Even if grain is above the maximum receivable moisture level, Mr Carsburg said growers on the NSW-Queensland border and western Downs as well as CQ will harvest what they can to dry down ahead of delivery.
“This weekend, I reckon you’ll see more headers chip away, and the market might ease a bit on Monday.
“New-crop will be driven by consumers, and they will be sitting waiting for the test at the grain stand.
“If there’s widespread SFW and below, we would expect it to bottleneck at sites, and the market to soften.”
In the cottonseed market, Woodside Commodities manager Hamish Steele-Park said values have gapped sharply higher on a lack of offers.
“That’s been amplified by wet weather and flooding, and some gins shutting down for a week due to flooding,” Mr Steele-Park said.
Cottonseed ex northern and central NSW gins is trading at around $420/t for November but liquidity is very low, and new-crop for April onward next year is quoted at $340/t ex Gwydir and Namoi valley gins.
Agronomists and growers report some advance on sorghum and cotton planting where country is dry enough to support machinery.
In northern NSW, the rail lines linking Wee Waa to Walgett and its spur line from Merrywinebone to Burren Junction is closed due to flood-gate installations, with reopening at this stage expected November 2.
South covering ahead of delayed harvest
Floods have caused evacuations and road closures centred in the Murray Valley, but grain is still moving across the NSW-Victorian border.
Victorian consumers and their customers can generally access grain and finished feed, sometimes via the long way round because of flood closures.
Wilken Grain trader Andrew Kelso said the Victorian market was not expecting new-crop grain to appear before mid to late November, and the wet growing season means feedgrain will be in plentiful supply.
“From a stockfeeders’ point of view, there’ll be plenty of feed barley and SFW and ASW about.”
Trade sources say the issue is timing, and this has flattened the spread between lower grades.
“Sellers are hard to find, and people are needing grain for November.
“Wheat’s wheat; people need wheat.”
Mr Kelso said SFW looks like being the grain of choice again this year, and the market’s willingness to pay for it showed in the narrow spread between SFW and ASW.
“The stockfeed industry all used SFW last year.
“Discounts on grower spreads are wide; the market’s not as wide.”
Grower selling remains minimal based on their concerns about what grades they will harvest and when, especially in the light of recent heavy rainfall in many Victorian growing regions.
“Everyone’s reluctant to forward commit until they know what their losses are.”
Pearsons Group trader David Munnis said the delayed harvest had created some pent-up demand.

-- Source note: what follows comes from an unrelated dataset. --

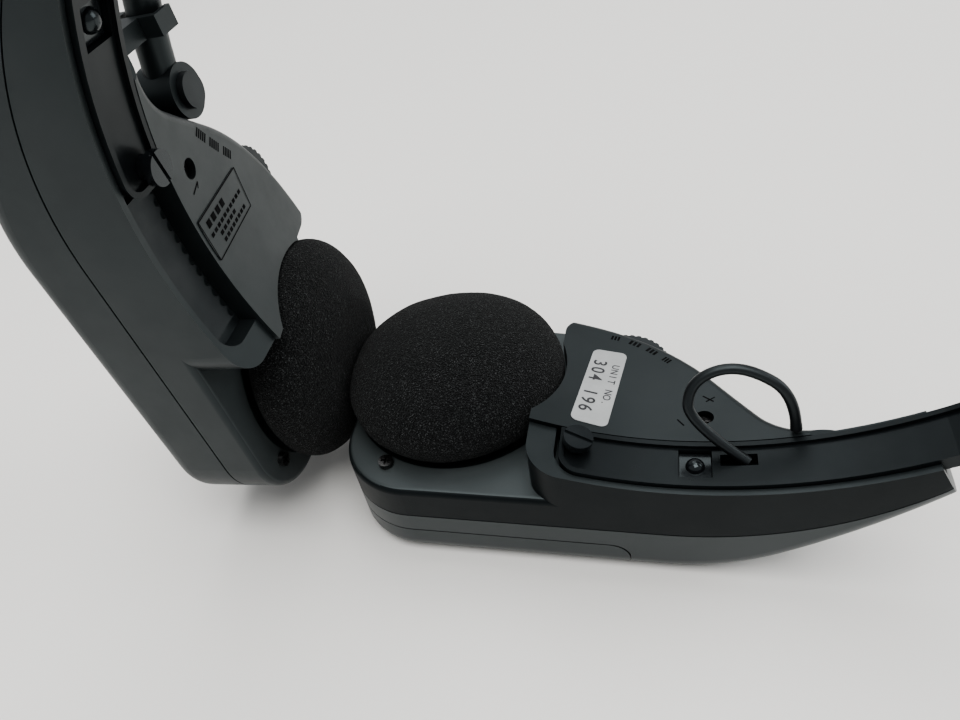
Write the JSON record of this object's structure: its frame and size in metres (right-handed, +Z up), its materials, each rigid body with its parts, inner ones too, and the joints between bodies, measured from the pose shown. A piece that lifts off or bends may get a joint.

“There are lots of buyers and not too many sellers.
“We’re in a bit of a holding pattern at present.”
Mr Munnis said Pearsons Group trucks normally travel from Swan Hill to Melbourne via Kerang, but flooding has forced a reroute.
“It’s a daily exercise to find out what’s open and what’s not, but grain is getting through.”
Rex James Stockfeeds commodity manager Tim Hogarth said the delayed harvest had some consumers trying to cover an extra couple of weeks.
“In Nathalia, we’d normally see new-crop barley coming in around Melbourne Cup Day; we’ll be lucky to see it by the third or fourth week of November this year.”
At Young, Grain Focus broker principal Michael Jones said the market was quiet and firm.
“Buyers want to buy, and growers are sitting on their hands,” Mr Jones said.
“While the market’s solid, there’s no incentive to sell.”
He said finding a dry day to out-turn grain from on-farm storages amid the ongoing rain was a challenge.
“If growers do get a dry day, they can think of other things to do than load trucks.”
He said harvest on the south-west slopes, like everywhere, was running late.
“We should be harvesting in two weeks but we won’t be.”
In Victoria, many locations received more than 50mm in the week to today, but some locations in the southern Mallee and northern Wimmera escaped the rain.
Victorian registrations include: Dimboola 50mm; Horsham 56mm; Nhill 43mm; Sea Lake 53mm, and St Arnaud 38mm.
Heavier falls extended into the South Australian Mid North, Murray-Mallee, and South East, and included: Alawoona 66mm; Auburn 68mm; Bordertown 30mm; Clare 77mm; Jamestown 44mm; Lameroo 45mm, and Pinnaroo 43mm.
However, most other SA locations had 10mm or less, and are on track to produce Australia’s best 2022-23 milling wheat this season if rain stays away between here and harvest.